= Heiti =

Old Norse poetic device

A heiti (Old Norse heiti /non/, Modern Icelandic /is/, pl. heiti "name, appellation, designation, term") is a synonym used in Old Norse poetry in place of the normal word for something. For instance, Old Norse poets might use jór "steed" instead of the prosaic hestr "horse".

==Kennings==

In the modern sense, heiti are distinguished from kennings in that a heiti is a simple word, whereas a kenning is a circumlocution in the form of a phrase or compound word; thus mækir is a heiti for "sword" (the usual word in prose is sverð), whereas grand hlífar "bane of shield" and ben-fúrr "wound-fire" are kennings for "sword".

However, Snorri Sturluson, writing in the 13th century, understood heiti in a broader sense that could include kennings. Snorri termed simple words, poetic or otherwise, ókend heiti "unqualified terms". These he distinguished from circumlocutions, kend heiti "qualified terms" (i.e., kennings).

==Types==

Some heiti are words not normally found outside verse, e.g. fírar, one of numerous synonyms for menn "men, people". Others are common enough in prose but used by the poets in some specialised sense, such as salt "salt" to mean sjár "sea".

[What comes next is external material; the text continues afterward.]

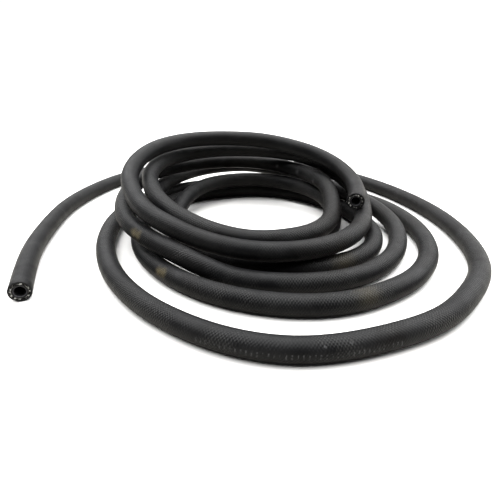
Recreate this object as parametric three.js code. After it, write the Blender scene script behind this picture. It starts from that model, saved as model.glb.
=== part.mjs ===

Heiti had a variety of origins. Some were archaic words: jór "steed", some loanwords: sinjór "lord" (from Latin senior, probably via Old French seignor). Several kinds of synecdoche and metonymy were employed: barð "part of the prow of a ship" for "ship" as a whole; gotnar "Goths" for "men" or "people" in general; targa "targe" (a type of shield) for "shield" in general; stál "steel" for "weapons, warfare". A few heiti were metaphorical: hríð "storm" for "attack, (onset of) battle". Some were originally proper names: Hrotti, Laufi, Mistilteinn and Tyrfingr were all swords owned by legendary heroes. There were also heiti for specific individuals, especially gods (e.g. Grímnir, Fjölnir, Viðrir and many more for Odin).

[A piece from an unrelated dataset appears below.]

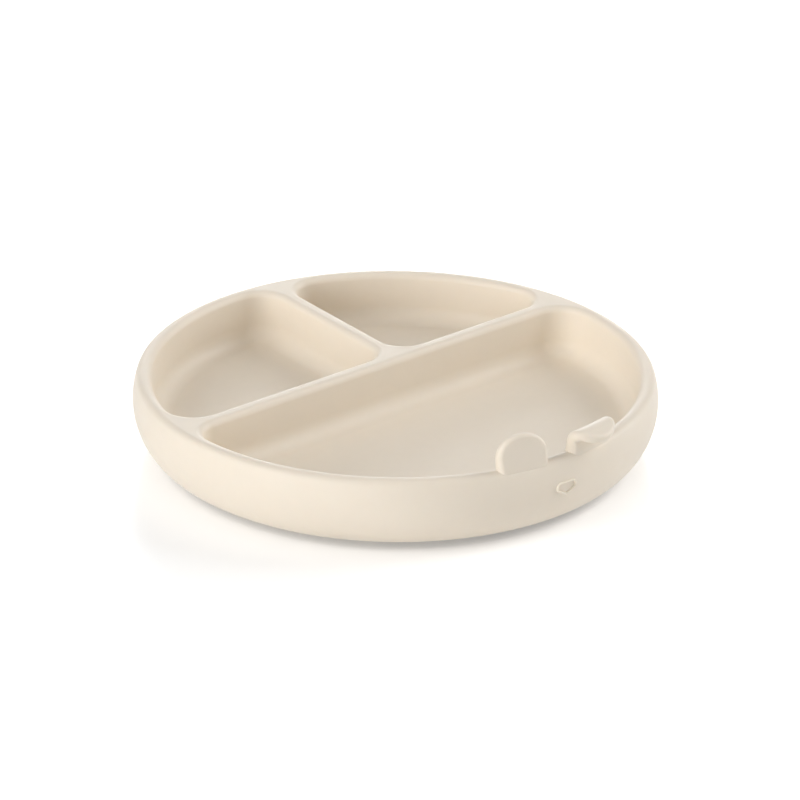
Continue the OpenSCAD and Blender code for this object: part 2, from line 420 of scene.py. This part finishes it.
draft = math.degrees(DRAFT)
fillet_middle = (fillet_offset - FILLET * math.cos(DRAFT), floor_level + FILLET)
lip_middle = (LIP * math.cos(DRAFT), HEIGHT - LIP)
wall_curve = (quarter(fillet_middle, FILLET, -90, -draft, FILLET_STEPS)
              + quarter(lip_middle, LIP, 180 - draft, 90, LIP_STEPS))
print("the wall curve has", len(wall_curve), "levels")

# %% [markdown]
# A flat area gets its faces from triangle_fill. Smooth shading would let the
# round edge beside it bleed into those large triangles, so inset_region lays
# a hair-thin ring along its border first, which keeps the flat looking flat.

# %% Walls and floors of the pockets
HOLD = 0.08 * MM


def flat_fill(bm, edges):
    """Fills outlines that lie in one level plane, with a thin ring along the border."""
    filled = bmesh.ops.triangle_fill(bm, use_beauty=True, edges=edges, normal=(0, 0, 1))["geom"]
    faces = [g for g in filled if isinstance(g, bmesh.types.BMFace)]
    bmesh.ops.inset_region(bm, faces=faces, thickness=HOLD, use_even_offset=True, use_boundary=True)


def loft(arcs, levels, put, axis=(0, 0, 1)):
    """Draws the same arcs at every level in a new bmesh, and bridges each outline to the next."""
    bm = bmesh.new()
    loops = []
    for grow, height in levels:
        pen = Pen(bm, lambda p, h=height: put(p, h), axis)
        for centre, radius, start, turn, steps in arcs:
            pen.arc(centre, radius + grow, start, turn, steps)
        loops.append(pen.close())
    for lower, upper in zip(loops, loops[1:]):
        bmesh.ops.bridge_loops(bm, edges=lower + upper)
    return bm, loops[0], loops[-1]


def level(point, height):
    return Vector((point[0] * MM, point[1] * MM, height * MM))


for name, arcs in pockets.items():
    pocket, floor_loop, top_loop = loft(arcs, wall_curve, level)
    flat_fill(pocket, floor_loop)
    print(name, "pocket: outline of", len(top_loop), "edges,", len(pocket.faces), "faces")
    add_to(body, pocket)

# %% [markdown]
# What is left open is the rim: a flat area between the outer circle and the
# three pocket outlines, which runs over the dividers too. triangle_fill takes
# all four outlines at once and leaves the pockets as holes. The hollow
# underneath then gets the second finish, the smooth one.

# %% The flat rim and the hollow
SLACK = 1.0
flat_fill(body, [e for e in body.edges if e.is_boundary])
seal(body)
hollow_reach, hollow_top = (FOOT_INNER + SLACK) * MM, (HOLLOW_DEPTH + SLACK) * MM
for face in body.faces:
    middle = face.calc_center_median()
    if middle.xy.length < hollow_reach and middle.z < hollow_top:
        face.material_index = 1
plate_body = finished(body, "plate_body", matt, smooth)

# %% [markdown]
# The ears are tabs with a round tip. Each starts as half of a disc with its
# straight side extruded down, gets its thickness, and a bevel rounds its
# edges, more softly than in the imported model. Cuts across it give it joints
# to bend at. Then each point moves in three steps. First the tab gets thinner
# and crisper towards the tip, flares a little where it meets the rim, and its
# foot sinks into the pocket wall. Next it is bent as a strip of silicone
# bends: straight up to the fold, round the fold, and straight on. Last it is
# wrapped round the plate, so that its face follows the round wall.

# %% Sizes of the ears
EAR_WIDTH, EAR_DOME, EAR_EDGE = 20.2, 9.2, 2.6
EAR_CRISP = 0.6
EAR_THICK, EAR_TIP_THICK, TAPER = 5.4, 2.8, 1.2
EAR_ROOT, EAR_INSET = 6.0, 1.6
EAR_FLARE, EAR_DROP, FOOT_SINK = 0.4, 1.4, 0.6
EAR_FACE = BODY_RADIUS - EAR_INSET
FOLD_START, FOLD_RADIUS = 3.4, 1.2
TINY = 0.001
half_thick = EAR_THICK / 2
bend_radius = FOLD_RADIUS + half_thick
bend_start = EAR_ROOT + FOLD_START
print("an ear is", EAR_WIDTH, "mm wide, and", EAR_THICK, "mm thick at the rim")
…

There were a great many heiti for certain concepts which the poets often dealt with, such as "man", "woman", "leader", and terms for weapons. Names of sækonungar "sea-kings" (legendary pirate leaders) constitute another large category. From these were formed kennings for "sea" and "ship", e.g. Rakna bifgrund "Rakni's shaking ground" = "the sea"; Þvinnils dýr "Thvinnil's beast" = "ship".

==Parallels==

Analogous, and in some cases cognate terms, are found in the poetic traditions of other early Germanic languages, e.g. Old English guma, secg: Old Norse gumi, seggr "man"; Old English heoru, mēce: Old Norse hjǫrr, mækir "sword". Many other languages, ancient and modern, have possessed a specialised poetic vocabulary more or less removed from everyday speech, often derived in similar ways to Old Norse heiti.